Say how many lines contain "materials"; the answer is the number alone.

'''

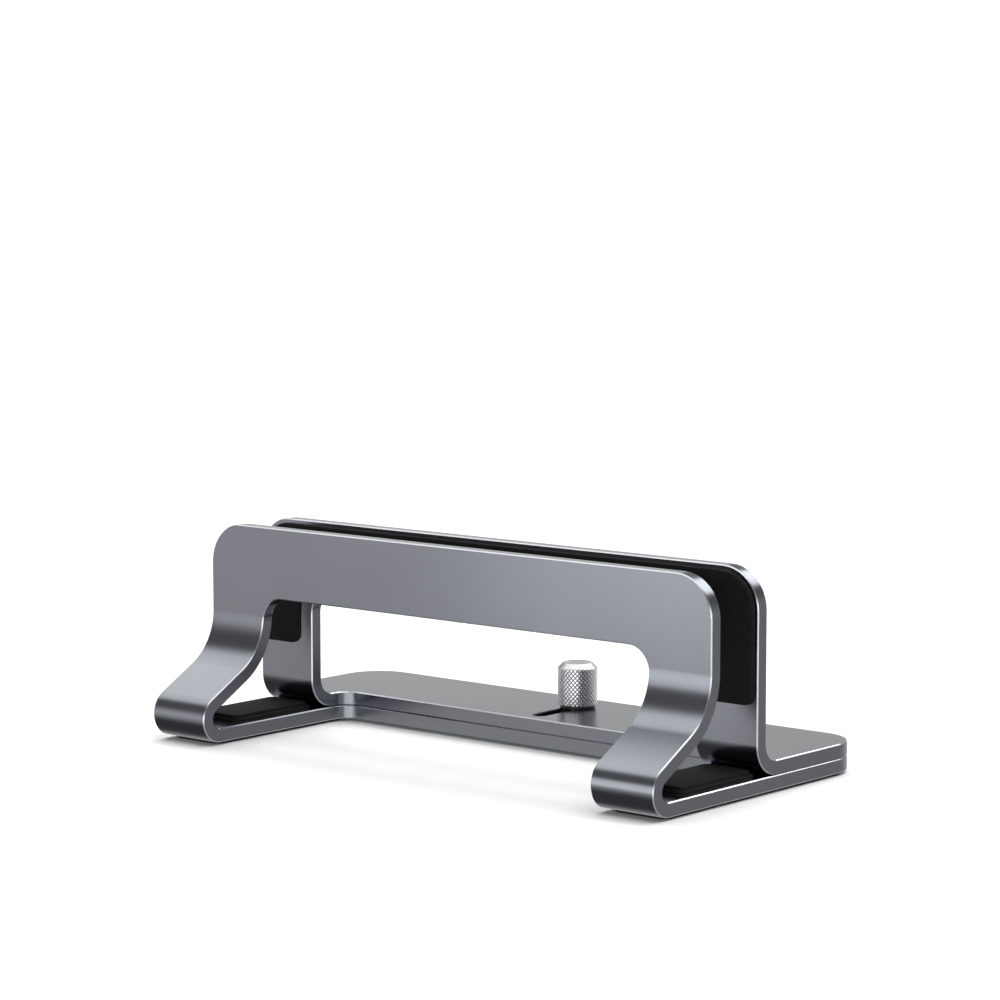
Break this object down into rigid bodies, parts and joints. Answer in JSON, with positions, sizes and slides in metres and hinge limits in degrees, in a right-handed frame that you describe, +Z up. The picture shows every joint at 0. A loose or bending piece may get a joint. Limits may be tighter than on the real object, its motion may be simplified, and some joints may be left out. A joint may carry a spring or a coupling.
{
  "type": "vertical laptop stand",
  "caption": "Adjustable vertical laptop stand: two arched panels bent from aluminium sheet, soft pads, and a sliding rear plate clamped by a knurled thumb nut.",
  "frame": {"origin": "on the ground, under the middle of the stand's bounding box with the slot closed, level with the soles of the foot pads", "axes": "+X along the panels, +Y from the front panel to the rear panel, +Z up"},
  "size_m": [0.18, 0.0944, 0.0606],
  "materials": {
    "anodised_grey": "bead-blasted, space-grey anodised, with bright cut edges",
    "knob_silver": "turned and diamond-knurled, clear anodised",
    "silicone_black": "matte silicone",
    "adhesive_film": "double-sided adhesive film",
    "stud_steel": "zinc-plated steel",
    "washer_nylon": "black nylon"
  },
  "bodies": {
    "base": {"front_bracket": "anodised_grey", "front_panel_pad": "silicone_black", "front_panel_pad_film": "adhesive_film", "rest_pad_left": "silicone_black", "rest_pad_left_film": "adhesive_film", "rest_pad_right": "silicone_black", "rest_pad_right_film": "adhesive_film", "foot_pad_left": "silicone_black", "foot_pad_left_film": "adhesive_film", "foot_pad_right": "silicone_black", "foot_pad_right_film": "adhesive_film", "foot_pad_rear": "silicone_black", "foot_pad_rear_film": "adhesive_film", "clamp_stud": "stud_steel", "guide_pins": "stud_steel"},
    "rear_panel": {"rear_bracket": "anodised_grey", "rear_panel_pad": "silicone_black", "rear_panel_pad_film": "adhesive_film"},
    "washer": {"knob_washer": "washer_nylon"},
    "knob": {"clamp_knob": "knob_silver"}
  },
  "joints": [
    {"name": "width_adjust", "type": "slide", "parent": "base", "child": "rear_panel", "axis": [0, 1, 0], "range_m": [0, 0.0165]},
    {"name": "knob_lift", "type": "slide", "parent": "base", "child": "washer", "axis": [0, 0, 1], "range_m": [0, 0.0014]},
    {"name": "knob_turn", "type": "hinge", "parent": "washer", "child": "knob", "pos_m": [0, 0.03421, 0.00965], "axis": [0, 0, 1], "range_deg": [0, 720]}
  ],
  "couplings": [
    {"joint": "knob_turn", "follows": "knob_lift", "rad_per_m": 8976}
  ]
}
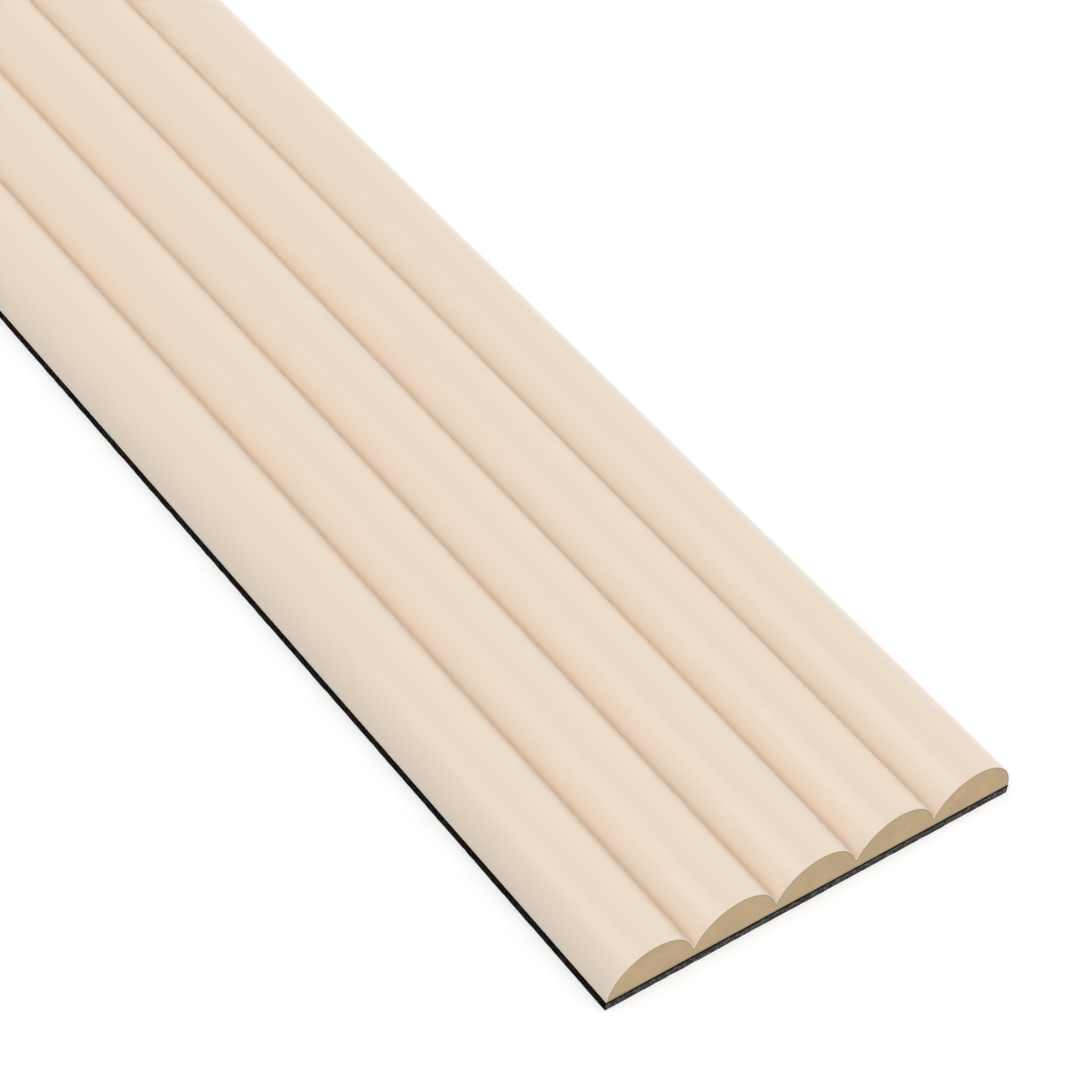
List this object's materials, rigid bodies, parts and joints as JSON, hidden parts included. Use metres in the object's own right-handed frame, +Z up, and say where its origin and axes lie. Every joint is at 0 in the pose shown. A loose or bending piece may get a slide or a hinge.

'''

# Answer for the task:
2